Les conseils de Kevin au quotidien
Kevin n’a pas participé à l’écriture du film. Il a lu le scénario, a questionné certains points, fait des remarques quand des idées lui paraissaient difficiles à mettre en place, mais il ne s’est pas vraiment occupé de l’histoire. Lui, il était là pour que la relation entre le lion et les enfants soit crédible et sûre. On a réadapté en fonction des humeurs du fauve. Filmer des lions avec des enfants, ça n’avait jamais été fait, et ça n’aurait pas pu se faire sans ses conseils. Le scénario était adaptable en fonction des situations. On tournait les mêmes scènes avec Daniah, puis avec Ryan, comme ça, si au cours du processus, elle avait pris peur, on aurait pu inverser : c’est Ryan qui aurait tenté de sauver le lion. Pendant trois ans, ils voyaient les lions tous les jours, même si on ne tournait pas. Il fallait créer une routine, faire en sorte qu’ils s’habituent à vivre ensemble.
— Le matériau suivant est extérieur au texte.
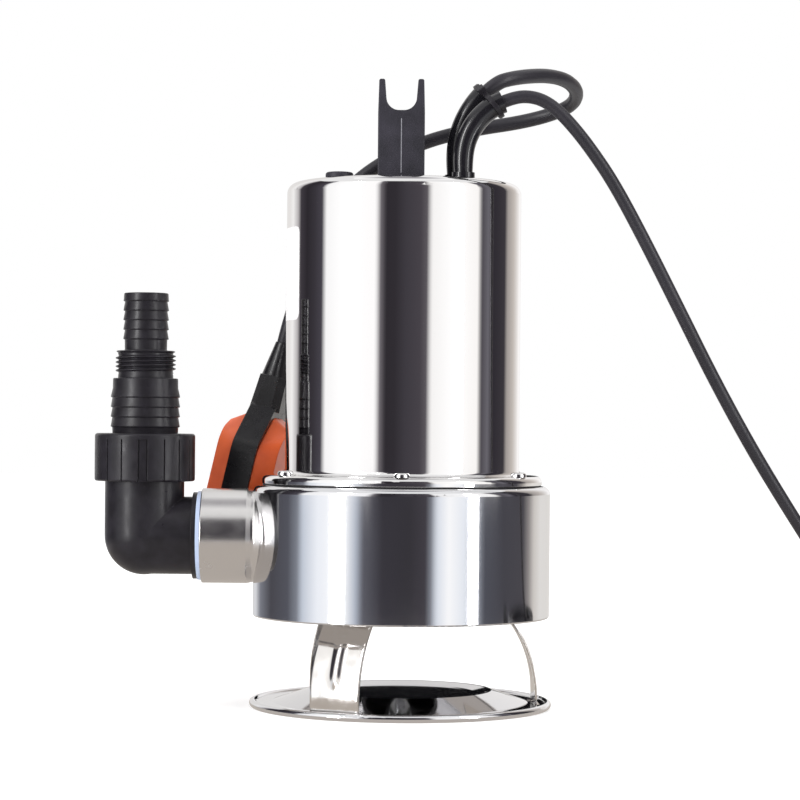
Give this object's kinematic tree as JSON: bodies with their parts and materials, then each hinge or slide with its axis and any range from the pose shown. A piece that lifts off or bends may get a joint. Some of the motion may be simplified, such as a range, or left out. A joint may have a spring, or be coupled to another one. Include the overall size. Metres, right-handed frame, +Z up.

Kevin leur a appris son savoir : comment les gérer, comment réagir quand un lion vous saute dessus pour jouer, analyser leurs réactions…
Nouvelle collaboration
Je prépare une nouvelle fiction dans la lignée de Mia, qui poursuit le travail autour de la défense des animaux. Toujours avec Kevin, d’ailleurs, il a fait le voyage avec nous. Ca s’appelle Le Loup et le Lion, on tourne ça au Canada. Là, il est question de zoo et de cirque, on a voulu faire se rencontrer deux des plus grands prédateurs du cinéma. Un bébé loup et un bébé lion qui sont « frères de lait » et grandissent ensemble. Une fiction inspirée par la réalité, encore une fois.